Have you completed the 2020 Census yet? If not, what is the holdup?

An inaccurate Census count can be detrimental to our community. It’s a simple process, and you have until Sept. 30 to complete it.

By now you’ve seen mailings, multiple ads, stories and more about the 2020 Census. If you’ve not filled it out yet, then the time for procrastinating is over.

Before Sept. 30, go to 2020Census.gov, call 1-844-330-2020, or complete the mailing you were sent and return it. You can respond in English, Spanish, and 11 other languages online or by phone.

With COVID-19, the ability for folks to travel directly to you is diminished, though if you’ve not yet submitted a response you may receive a call.

This is a 10-minute task for you, but for our communities, it means a lot.

The Census takes place every decade. It’s meant to get an accurate count of people living in each community, county and state across the United States of America.

Here are some of the ways Census data affects everyday life:

— Soon, the country will go through a redistricting process. Not only are the shapes of areas of U.S. House districts determined, but how many each state is allotted is determined by the Census. Each state gets two Senators, but the number of representatives in the U.S. House is determined by the population. A low Census count could mean less representation in D.C.

— A similar impact is had at the state level, where state senate and state house seats are proportioned in accordance with Census counts.

— Federal and state funding also takes Census data into account. We’re talking money at stake for hospitals, fire departments, schools, infrastructure and more. The federal government distributions more than $1 trillion to communities, and the Census is a part of the decision-making process.

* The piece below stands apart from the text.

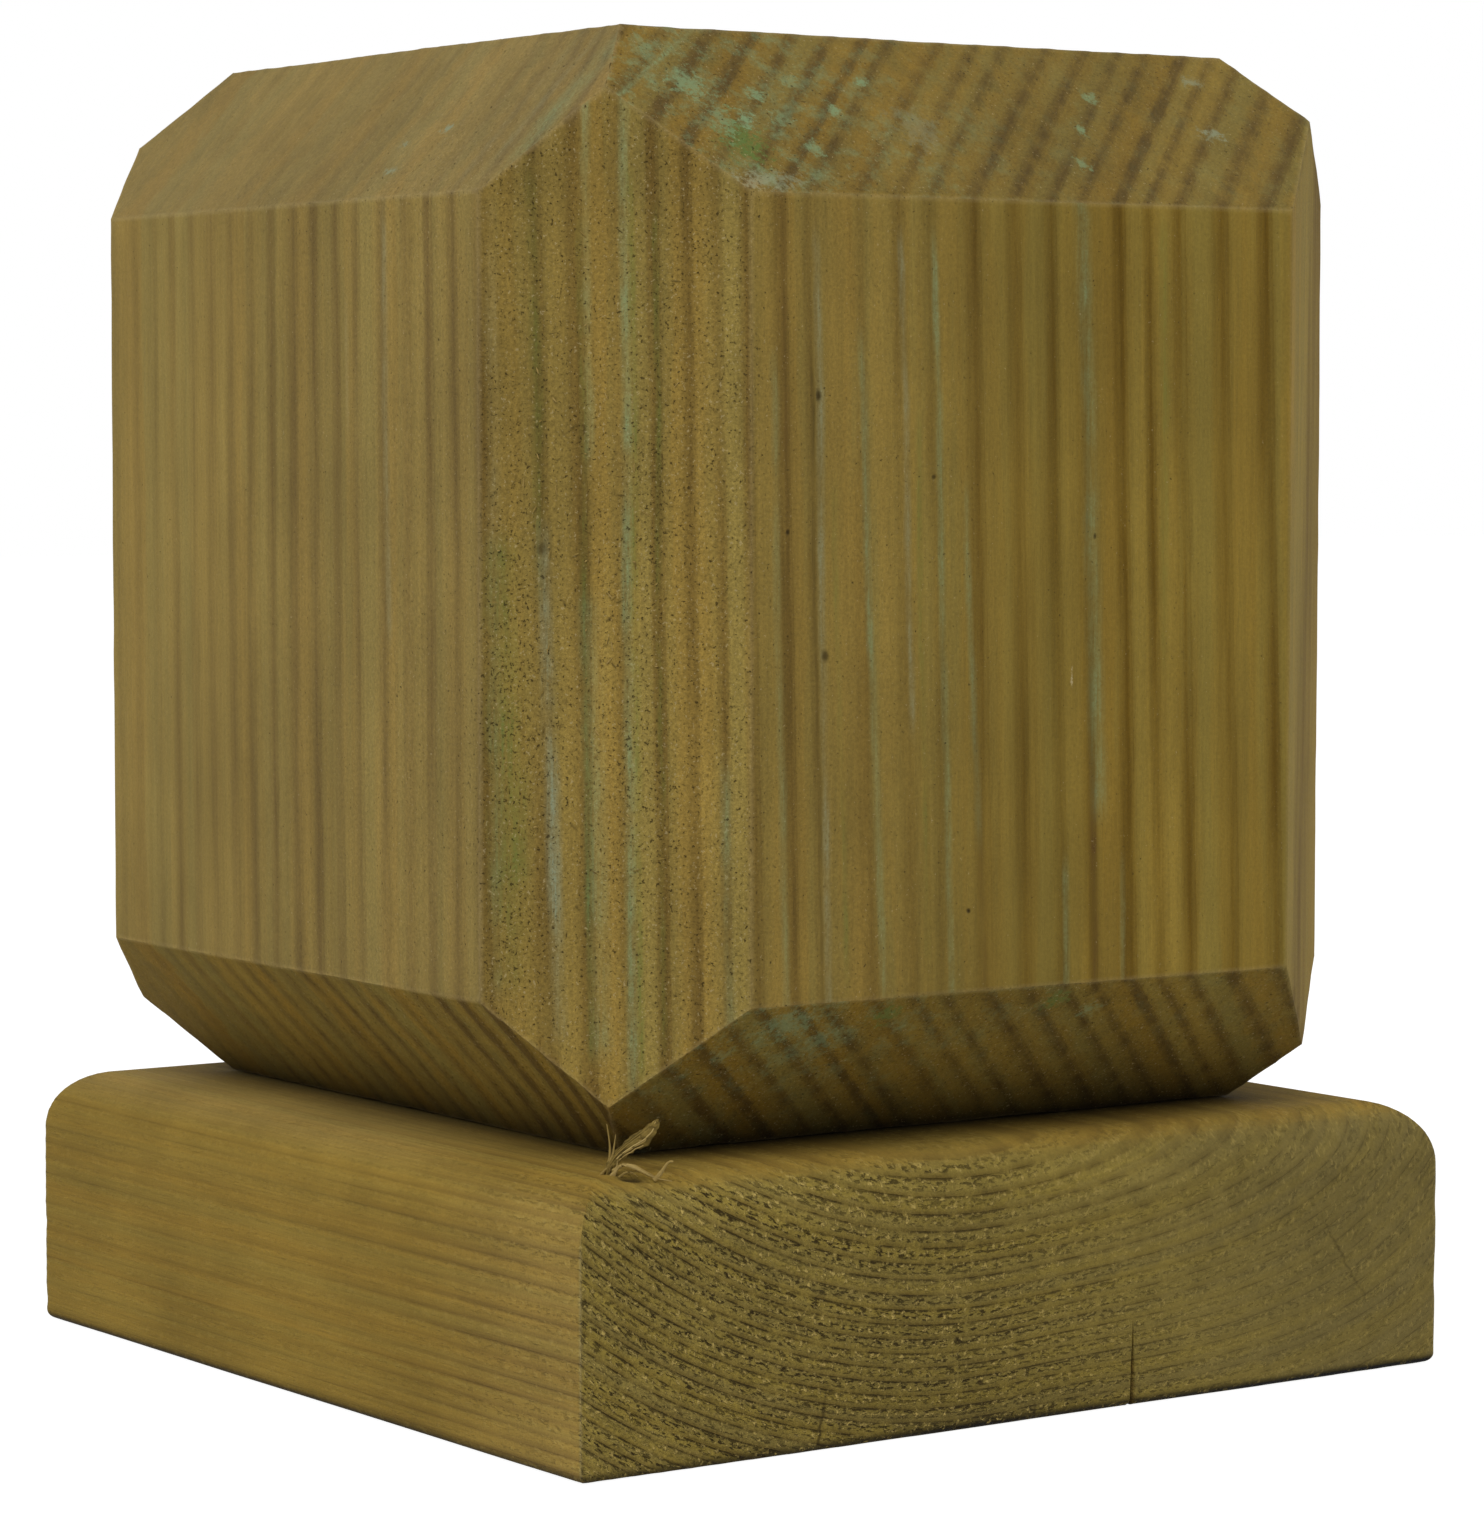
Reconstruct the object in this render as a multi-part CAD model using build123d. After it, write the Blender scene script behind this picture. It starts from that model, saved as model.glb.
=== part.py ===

— Businesses often rely on Census data when determining where to open and where to expand.

In Iowa, 89.4% have responded to the Census. That’s below the nationwide total of 91.8%, and less than the 99.8% of Idahoans that have responded.

In Wapello County, 65.1% have responded to the Census. Wapello County is ranked 83rd in Iowa for its lackluster response rate. Ottumwa, which has a response rate of 64.9%, is ranked 566th out of Iowa’s cities.

We have to do better than that, folks.

If you’re one of the 34% that have not responded, fix it today. Help our community get an accurate count of its population so we can be represented fairly, and to make sure we aren’t inappropriately disadvantaged when competing for federal and state money.